Stability of sulfur induced reconstructions on InP(0 0 1) surfaces

We have performed quantum chemical calculations based on density functional theory on different surface structures modeling the sulfur treated InP(0 0 1) surface. The models were selected to explain new experimental results from electron diffraction and photoelectron emission, where a phase transition from a low temperature sulfur-rich InP(0 0 1):S (2×1)A-phase to a high temperature sulfur-poor InP(0 0 1):S (2×1)B-phase was observed. The energetic stability of models with different stoichiometry is compared by calculation of thermodynamic phase diagrams.The most probable candidate for the low temperature sulfur-rich structure seems to be a model which involves 0.5 monolayer (ML) sulfur in a PS-mixed-dimer on the surface, 1 ML sulfur inserted on phosphorus sites in the second layer and 0.5 ML sulfur inserted on phosphorus sites in the fourth layer.
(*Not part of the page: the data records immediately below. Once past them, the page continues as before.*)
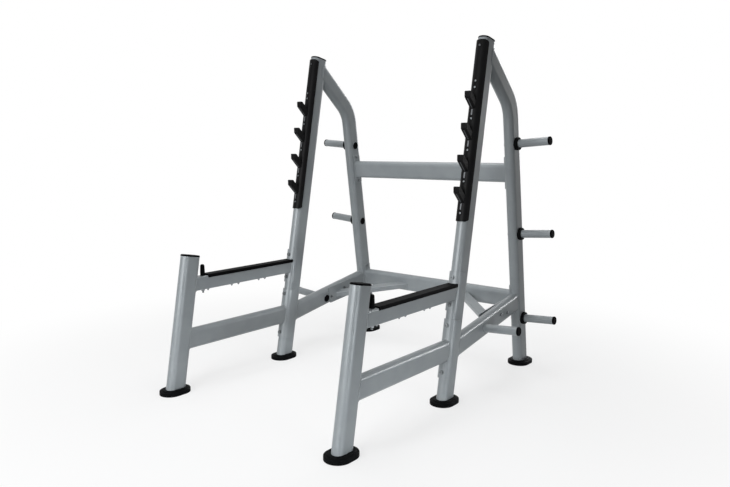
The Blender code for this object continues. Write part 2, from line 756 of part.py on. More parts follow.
def side_clearances(side):
    clearance("leg_clearance", leg_place(0), LEG_HEIGHT, side)
    clearance("upright_clearance", upright_place(0), UPRIGHT_HEIGHT, side)
    clearance("rear_clearance", rear_place(0), UPRIGHT_HEIGHT, side)
    wrap = 2 * GAP + PLATE_THICKNESS
    outline = flat_oval(TUBE_WIDTH, TUBE_DEPTH, wrap)
    mesh = extruded("saddle_clearance", [outline], upright_length(UPRIGHT_HEIGHT))
    add_cutter("saddle_clearance_" + side, mesh, upright_place(0), side)


def build_side(side, sign):
    side_frame(side, sign)
    side_clearances(side)
    leg = leaning_tube("front_leg", leg_place(0), LEG_HEIGHT, LEG_LEAN, side)
    upright = leaning_tube("upright", upright_place(0), UPRIGHT_HEIGHT, UPRIGHT_LEAN, side)
    rear = rear_tube(side)
    reach = 2 * BASE_LENGTH
    floor = cut_off("foot_tops_" + side, (-reach, -reach, -reach), (reach, reach, FOOT_HEIGHT + GAP), side)
    for tube in (leg, upright, rear):
        boolean(tube, floor)
    boolean(rear, bpy.data.objects["upright_clearance_" + side])

    rail_size = (RAIL_WIDTH, RAIL_HEIGHT)
    arm_size = (ARM_WIDTH, ARM_HEIGHT)
    arm_span = (ARM_SADDLE_BELOW, ARM_SADDLE_ABOVE)
    rail_span = (RAIL_SADDLE_BELOW, RAIL_SADDLE_ABOVE)
    rail = saddled_run("front_rail", RAIL_Z, rail_size, RAIL_CORNER, *rail_span, side)
    arm = saddled_run("spotter_arm", ARM_Z, arm_size, ARM_CORNER, *arm_span, side)
    saddle_bolts(rail, "rail_saddle", RAIL_Z, *rail_span, upright, side)
    saddle_bolts(arm, "arm_saddle", ARM_Z, *arm_span, upright, side)
    rear_rail = side_rail(side)
    bar_rack(side)
    arm_liner(side)
    brace(side, sign)

    for label, z in (("top", TOP_HORN_Z), ("middle", MIDDLE_HORN_Z), ("low", LOW_HORN_Z)):
        place = horn(label, rear_y(z), z, TUBE_WIDTH, rear, side, sign)
        horn_collar(label, place, side)
    z = side_rail_z(RAIL_HORN_Y) - RAIL_HORN_DROP
    horn("rail", RAIL_HORN_Y, z, RAIL_WIDTH, rear_rail, side, sign)
    boolean(bpy.data.objects["brace_" + side], bpy.data.objects["rail_horn_" + side + "_bore"])

    foot("front_foot", FRONT_Y, side)
    foot("middle_foot", UPRIGHT_Y, side)
    foot("rear_foot", REAR_Y, side)
    tube_cap("leg_cap", leg_place(LEG_HEIGHT), side)
    tube_cap("upright_cap", upright_place(UPRIGHT_HEIGHT), side)


def build():
    crossbar_clearance()
    for side, sign in SIDES:
        build_side(side, sign)
    crossbar("upper_crossbar", CROSSBAR_UPPER_Z, UPPER_PLATE_BELOW)
    crossbar("lower_crossbar", CROSSBAR_LOWER_Z, LOWER_PLATE_BELOW)


build()
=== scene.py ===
# Squat rack: the looks of a free-standing steel rack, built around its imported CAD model.
import math

import bmesh
import bpy
from mathutils import Matrix, Vector


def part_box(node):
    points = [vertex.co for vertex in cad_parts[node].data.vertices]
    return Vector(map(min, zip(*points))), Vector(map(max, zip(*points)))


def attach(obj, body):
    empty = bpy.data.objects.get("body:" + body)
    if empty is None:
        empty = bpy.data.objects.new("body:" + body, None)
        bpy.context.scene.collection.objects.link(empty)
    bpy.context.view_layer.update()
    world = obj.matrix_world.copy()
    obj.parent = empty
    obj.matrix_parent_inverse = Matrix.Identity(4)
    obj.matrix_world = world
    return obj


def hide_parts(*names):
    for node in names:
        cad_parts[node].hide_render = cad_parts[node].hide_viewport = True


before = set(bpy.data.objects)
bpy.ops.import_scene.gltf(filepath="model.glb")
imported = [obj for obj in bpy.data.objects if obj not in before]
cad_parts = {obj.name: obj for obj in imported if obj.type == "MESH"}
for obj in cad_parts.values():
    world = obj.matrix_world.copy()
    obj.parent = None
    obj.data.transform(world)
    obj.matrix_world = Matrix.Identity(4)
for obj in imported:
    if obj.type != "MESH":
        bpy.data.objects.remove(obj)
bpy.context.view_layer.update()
sides = (("l", -1), ("r", 1))
gap = 0.0003        # between a piece and its neighbour, as in the CAD model
hair = 0.000001     # points nearer than this are one point


# where the three tubes of a side frame stand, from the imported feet
def footMiddle(node):
    low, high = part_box(node)
    return (low + high) / 2


sideX = footMiddle("front_foot_r").x
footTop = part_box("front_foot_r")[1].z
oval = {"width": 0.060, "depth": 0.105, "segments": 14}     # the flat-sided oval tube
oval["reach"] = (oval["depth"] - oval["width"]) / 2
frontLeg = {"y": footMiddle("front_foot_r").y, "lean": 10.0, "top": 0.698}
upright = {"y": footMiddle("middle_foot_r").y, "lean": 10.5, "top": 1.786}
rearTube = {
    "y": footMiddle("rear_foot_r").y,
    "lean": -8.4,
    "upperLean": -49.0,     # of the run above the bend
    "bendRadius": 0.185,
    "bendSteps": 28,
    "jointBelowTop": 0.0566,  # where its centre line meets the upright's
    "cope": 0.0015,         # its end's distance behind the upright's flat sides
}


# colours and nodes

def paintColour(hexValue):  # sRGB hex to the linear colour that sockets take
    channels = [int(hexValue[i:i + 2], 16) / 255 for i in (1, 3, 5)]
    linear = [c / 12.92 if c <= 0.04045 else ((c + 0.055) / 1.055) ** 2.4 for c in channels]
    return (*linear, 1.0)


def addNode(tree, kind, settings=None, inputs=None, links=None):
    node = tree.nodes.new(kind)
    for name, value in (settings or {}).items():
        setattr(node, name, value)
    for name, value in (inputs or {}).items():
        node.inputs[name].default_value = value
    for name, socket in (links or {}).items():
        tree.links.new(socket, node.inputs[name])
    return node


def newMaterial(name):
    material = bpy.data.materials.new(name)
    material.use_nodes = True
    tree = material.node_tree
    place = addNode(tree, "ShaderNodeTexCoord").outputs["Object"]
    return material, tree, tree.nodes["Principled BSDF"], place


def noise(tree, place, millimetres, detail, roughness=0.5):  # features about this many millimetres across
    inputs = {"Scale": 1000 / millimetres, "Detail": detail, "Roughness": roughness}
    return addNode(tree, "ShaderNodeTexNoise", inputs=inputs, links={"Vector": place}).outputs["Fac"]


def colourRamp(tree, factor, stops):
    ramp = addNode(tree, "ShaderNodeValToRGB", links={"Fac": factor})
    for element, (place, colour) in zip(ramp.color_ramp.elements, stops):
        element.position = place
        element.color = paintColour(colour)
    return ramp.outputs["Color"]


def colourBy(tree, shader, factor, dark, light, start=0.3):  # flat below start, and as far from the top
    ramp = colourRamp(tree, factor, ((start, dark), (1 - start, light)))
    tree.links.new(ramp, shader.inputs["Base Color"])


def roughnessBy(tree, shader, value, low, high):
    inputs = {"To Min": low, "To Max": high}
    spread = addNode(tree, "ShaderNodeMapRange", inputs=inputs, links={"Value": value})
    tree.links.new(spread.outputs["Result"], shader.inputs["Roughness"])


def bumpBy(tree, shader, height, strength, distance):
    inputs = {"Strength": strength, "Distance": distance}
    bump = addNode(tree, "ShaderNodeBump", inputs=inputs, links={"Height": height})
    tree.links.new(bump.outputs["Normal"], shader.inputs["Normal"])


# materials

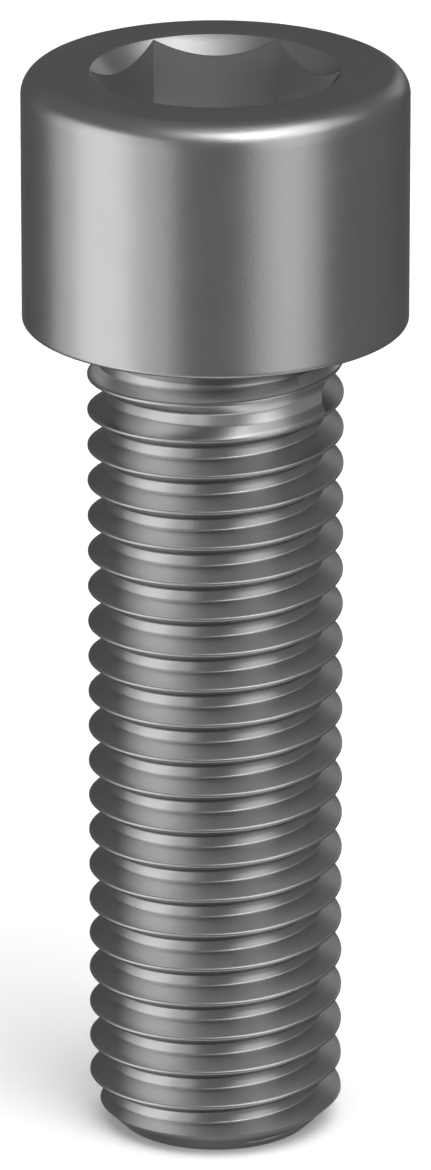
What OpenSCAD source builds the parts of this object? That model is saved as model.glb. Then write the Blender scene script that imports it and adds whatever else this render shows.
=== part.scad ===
// Socket head cap screw with a coarse metric thread, standing on its tip.
// The centre of its bearing face is at the origin, with the head above and the shank below. The
// screw's front, towards -Y, is square to one flat of its socket.

/* [Head] */
// Diameter of the head
head_d = 18; // [16:0.5:24]
// Height of the head above its bearing face
head_h = 12; // [9:0.5:16]
// Radius of the round edge between the top and the side of the head
head_edge_r = 1.1; // [0.4:0.1:2]
// Width of the small bevel between the side of the head and its bearing face
head_bevel = 0.2; // [0.1:0.05:0.5]

/* [Socket] */
// Hexagon socket, across its flats
hex_af = 10; // [6:0.5:11]
// Depth of the socket's flat walls, measured from the top of the head
hex_depth = 6; // [4:0.25:7]
// Depth of the cone that the punch leaves below those walls
hex_cone_h = 1; // [0.5:0.1:1.5]
// How far the countersunk mouth is wider than the corners of the hexagon, on the diameter
mouth_margin = 0.06; // [0.02:0.02:0.6]
// Angle between the two sides of the mouth
mouth_angle = 90; // [80:5:120]

/* [Shank] */
// Diameter of the plain neck under the head, which is the nominal size
shank_d = 12; // [10:0.5:14]
// Length from the bearing face to the tip
shank_l = 40; // [20:1:60]
// Length of the neck, from the bearing face to the first groove
neck_l = 1.6; // [1.5:0.1:4]
// Width of the fillet between the neck and the bearing face, on the radius
fillet_w = 0.85; // [0.4:0.05:1]
// Length of that fillet along the neck
fillet_l = 1.4; // [0.4:0.1:1.5]
// Diameter of the flat end of the tip
tip_d = 9.2; // [7.5:0.1:9.5]
// Angle between the tip's bevel and the screw's axis
tip_angle = 45; // [30:5:60]

/* [Thread] */
// Distance from one crest to the next
pitch = 1.75; // [1:0.05:2]
// How far the crests lie inside the nominal diameter, on the diameter
crest_allowance = 0.034; // [0.02:0.002:0.3]
// Distance of the crest on the left of the socket's front flat from the bearing face
first_crest = 2.7; // [1.8:0.05:3.5]
// Share of its depth that the groove keeps where it is incomplete
runout_share = 0.25; // [0.1:0.05:0.9]
// Angle round the screw at which the groove begins to grow shallow
runout_from = 262; // [200:1:280]
// Angle over which it grows shallow
runout_fade = 30; // [15:1:40]
// Angle round the screw at which it is deep again
runout_to = 329; // [322:1:350]

/* [Hidden] */
steel = [0.33, 0.34, 0.335];
round_fn = 96;
fillet_steps = 12;

head_r = head_d / 2;
shank_r = shank_d / 2;
tip_r = tip_d / 2;
hex_corner_r = hex_af / 2 / cos(30);
mouth_r = hex_corner_r + mouth_margin / 2;
// Width of the flat ring that is left round the cone, and where it ends inside the flats
cone_land = 0.4;
cone_r = hex_af / 2 - cone_land;
// The tip's bevel ends where it meets the crests
crest_r = shank_r - crest_allowance / 2;
tip_l = (crest_r - tip_r) / tan(tip_angle);

// Basic profile of a metric thread: 60 degree flanks, a flat crest an eighth of the pitch wide and
// a flat root twice as wide
crest_flat = pitch / 8;
root_flat = pitch / 4;
flank_h = (pitch - crest_flat - root_flat) / 2;
groove_depth = flank_h / tan(30);

// How far what is cut away reaches past the surface that it is cut from
over = 1;

// The thread is a closed skin of flat facets. It starts a turn below the tip and ends inside the
// neck, so that both of its ends are out of sight. Turns are numbered upwards from the first crest.
first_turn = floor((first_crest - shank_l) / pitch - 0.5);
last_turn = ceil((first_crest - neck_l) / pitch + 0.5);
turns = last_turn - first_turn;
facet_budget = 10000;
facets_each_step = 8;
finest_steps = 48;
steps = min(finest_steps, floor(facet_budget / facets_each_step / turns));
last = turns * steps;

// Angle round the screw at step i, counted from the right-hand side, with whole turns added
function step_angle(i) = 360 * (first_turn + i / steps);

// Height of the middle of the crest at an angle
function crest_z(a) = pitch * (a - 180) / 360 - first_crest;

// From 0 to 1, smoothly, as t goes from 0 to 1
function eased(t) = t <= 0 ? 0 : t >= 1 ? 1 : t * t * (3 - 2 * t);

// Share of its depth that the groove has at an angle. It is shallow in front, above the first
// whole crest, where the thread ends.
function groove_share(a) =
    let (turn_angle = a - 360 * floor(a / 360))
    a < runout_from - 360 || turn_angle > runout_to ? 1
        : 1 - (1 - runout_share) * eased((turn_angle - runout_from) / runout_fade);

// Corners of the profile at an angle: the upper edge of a crest, the two edges of the root above
// it, and the lower edge of the next crest
function profile(a) =
    let (
        z = crest_z(a) + crest_flat / 2,
        r = crest_r - groove_share(a) * groove_depth
    )
    [
        [crest_r, z],
        [r, z + flank_h],
        [r, z + flank_h + root_flat],
        [crest_r, z + 2 * flank_h + root_flat]
    ];

// Point at a radius, an angle and a height
function on_turn(r, a, z) = [r * cos(a), r * sin(a), z];

// The thread as one closed solid. Points 4 * i to 4 * i + 3 are the profile's corners at step i,
// and the rings that close the ends follow them.
module thread() {
    low_z = crest_z(step_angle(0)) - pitch / 2;
    high_z = crest_z(step_angle(last)) + 3 * pitch / 2;
    corners = [
        for (i = [0 : last])
            for (p = profile(step_angle(i)))
                on_turn(p[0], step_angle(i), p[1])
    ];
    low_ring = [for (i = [0 : steps - 1]) on_turn(crest_r, step_angle(i), low_z)];
    high_ring = [for (i = [0 : steps - 1]) on_turn(crest_r, step_angle(i), high_z)];
    low = len(corners);
    high = low + steps;
    low_centre = high + steps;
    high_centre = low_centre + 1;
    // Number of a corner, and of a point on the lower and the upper ring
    function c(i, k) = 4 * i + k;
    function l(i) = low + i % steps;
    function h(i) = high + i % steps;
    // Two facets between the lines k and k + 1 of neighbouring steps
    groove = [
        for (i = [0 : last - 1])
            for (k = [0 : 2])
                each [
                    [c(i, k), c(i, k + 1), c(i + 1, k + 1)],
                    [c(i, k), c(i + 1, k + 1), c(i + 1, k)]
                ]
    ];
    // Two facets between the top of one groove and the bottom of the next
    crest = [
        for (i = [0 : last - steps - 1])
            each [
                [c(i, 3), c(i + steps, 0), c(i + steps + 1, 0)],
                [c(i, 3), c(i + steps + 1, 0), c(i + 1, 3)]
            ]
    ];
    // Cylinder from the lower ring up to the first turn, and the groove's end in it
    first = [
        for (i = [0 : steps - 2])
            each [
                [l(i), c(i, 0), c(i + 1, 0)],
                [l(i), c(i + 1, 0), l(i + 1)]
            ],
        [l(steps - 1), c(steps - 1, 0), c(steps, 0)],
        [l(steps - 1), c(steps, 0), c(0, 3)],
        [l(steps - 1), c(0, 3), c(0, 0)],
        [l(steps - 1), c(0, 0), l(0)],
        [c(0, 0), c(0, 3), c(0, 2)],
        [c(0, 0), c(0, 2), c(0, 1)]
    ];
    // The same at the last turn and the upper ring
    top = last - steps;
    end = [
        [h(1), c(top + 1, 3), c(top, 3)],
        [h(1), c(top, 3), c(last, 0)],
        [h(1), c(last, 0), c(last, 3)],
        [h(1), c(last, 3), h(0)],
        for (i = [1 : steps - 1])
            each [
                [c(top + i, 3), h(i), h(i + 1)],
                [c(top + i, 3), h(i + 1), c(top + i + 1, 3)]
            ],
        [c(last, 0), c(last, 1), c(last, 2)],
        [c(last, 0), c(last, 2), c(last, 3)]
    ];
    caps = [
        for (i = [0 : steps - 1])
            each [
                [low_centre, l(i), l(i + 1)],
                [high_centre, h(i + 1), h(i)]
            ]
    ];
    polyhedron(
        points = concat(corners, low_ring, high_ring, [[0, 0, low_z], [0, 0, high_z]]),
        faces = concat(groove, crest, first, end, caps),
        convexity = 10
    );
}

// What is cut away to leave the tip's flat end and its bevel
module tip_waste() {
    reach = tip_l + over;
    outer_r = tip_r + reach * tan(tip_angle);
    below = crest_z(step_angle(0)) - pitch;
    rotate_extrude($fn = round_fn)
        polygon([
            [0, -shank_l],
            [tip_r, -shank_l],
            [outer_r, reach - shank_l],
            [outer_r, below],
            [0, below]
        ]);
}

// Point of the fillet under the head, a quarter of an ellipse, from the neck at 0 to the bearing
// face at 90 degrees
function fillet_edge(t) = [shank_r + fillet_w * (1 - cos(t)), -fillet_l * (1 - sin(t))];

// Half section of the head, the fillet under it and the neck
module head_section() {
    edge = [head_r - head_edge_r, head_h - head_edge_r];
    difference() {
        union() {
            square([edge.x, head_h]);
            square([head_r, edge.y]);
            translate(edge)
                circle(r = head_edge_r, $fn = round_fn);
        }
        translate([head_r - head_bevel, 0])
            polygon([[0, 0], [over, over], [over, -over], [0, -over]]);
    }
    translate([0, -neck_l])
        square([shank_r, neck_l]);
    polygon([
        [0, 0],
        [0, -fillet_l],
        for (i = [0 : fillet_steps]) fillet_edge(90 * i / fillet_steps)
    ]);
}

// Hexagon hole with a conical bottom and a countersunk mouth
module socket() {
    floor_z = head_h - hex_depth;
    slope = tan(mouth_angle / 2);
    mouth_h = (mouth_r - cone_r) / slope;
    translate([0, 0, floor_z])
        cylinder(r = hex_corner_r, h = hex_depth + over, $fn = 6);
    translate([0, 0, floor_z - hex_cone_h])
        cylinder(r1 = 0, r2 = cone_r, h = hex_cone_h, $fn = round_fn);
    translate([0, 0, head_h - mouth_h])
        cylinder(r1 = cone_r, r2 = mouth_r + over * slope, h = mouth_h + over, $fn = round_fn);
}

// The whole screw
module cap_screw() {
    color(steel)
        difference() {
            union() {
                difference() {
                    thread();
                    tip_waste();
                }
                rotate_extrude($fn = round_fn)
                    head_section();
            }
            socket();
        }
}

cap_screw();
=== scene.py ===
"""A socket head cap screw of dark alloy steel, standing on its tip in plain studio light.

The screw was cold forged and its thread rolled, so it is one closed skin: a helical grid for the
thread, cut off by the tip's bevel and by the neck, and rings of points for the head and its socket.
Lengths are in millimetres until the mesh is made, and heights are above the bearing face. Angles
run round the screw from +X, and its front, which the camera looks at, is at 270 degrees.
"""
import logging
import math
from dataclasses import dataclass, field
from enum import Enum
from typing import Callable, ClassVar, Sequence

import bpy
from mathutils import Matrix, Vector


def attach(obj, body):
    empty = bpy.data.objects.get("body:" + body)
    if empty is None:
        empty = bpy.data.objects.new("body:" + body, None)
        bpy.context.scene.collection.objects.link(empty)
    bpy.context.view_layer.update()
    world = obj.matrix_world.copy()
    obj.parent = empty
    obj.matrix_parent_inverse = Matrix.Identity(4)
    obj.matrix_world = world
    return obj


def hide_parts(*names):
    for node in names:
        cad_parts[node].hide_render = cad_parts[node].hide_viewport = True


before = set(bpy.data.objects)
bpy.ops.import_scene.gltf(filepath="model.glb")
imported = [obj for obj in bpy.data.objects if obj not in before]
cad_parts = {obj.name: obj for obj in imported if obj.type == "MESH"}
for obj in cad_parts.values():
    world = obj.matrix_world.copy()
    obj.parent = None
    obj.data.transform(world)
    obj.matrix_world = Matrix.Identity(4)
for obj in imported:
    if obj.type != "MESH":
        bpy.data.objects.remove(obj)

log = logging.getLogger("cap_screw")

MM = 0.001
FULL_TURN = 360.0
PHOTO_HEIGHT_PX = 1170

Point = tuple[float, float, float]
Face = tuple[int, ...]
Section = list[tuple[float, float]]


class Side(Enum):
    """Side of a cut that a face lies on."""

    BELOW = "below"
    ABOVE = "above"


def arc(centre: tuple[float, float], radii: tuple[float, float], start: float, end: float,
        steps: int) -> Section:
    """Return points along an arc of a circle or an ellipse.

    Args:
        centre: Centre of the arc, as distance from the axis and height.
        radii: Half width and half height of the whole ellipse.
        start: Angle of the first point in degrees, from outwards towards upwards.
        end: Angle of the last point in degrees.
        steps: Number of straight pieces that make up the arc.

    Returns:
        The arc's points, both ends among them.
    """
    angles = [math.radians(start + (end - start) * i / steps) for i in range(steps + 1)]
    return [(centre[0] + radii[0] * math.cos(t), centre[1] + radii[1] * math.sin(t))
            for t in angles]


def eased(t: float) -> float:
    """Return a share that goes smoothly from 0 to 1 as t does."""
    t = min(max(t, 0.0), 1.0)
    return t * t * (3.0 - 2.0 * t)


def linear_colour(code: str) -> tuple[float, float, float, float]:
    """Turn an sRGB hex colour into the linear colour that a shader takes.

    Args:
        code: Colour such as "#5A5E5C".

    Returns:
        Linear red, green, blue, and an alpha of 1.
    """
    parts = [int(code[i:i + 2], 16) / 255.0 for i in (1, 3, 5)]
    linear = [p / 12.92 if p <= 0.04045 else ((p + 0.055) / 1.055) ** 2.4 for p in parts]
    return (linear[0], linear[1], linear[2], 1.0)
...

Additionally, one In-vacancy per (2×1) unit cell in the third layer has to be created to fulfil the electron counting rule. The sulfur-poor surface structure has only one sulfur component (0.5 ML). From the energetic point of view a model with InS-mixed-dimers on the surface is slightly favored in comparison with a model, where the surface sulfur in the InS-dimer is exchanged with phosphorus in the second layer.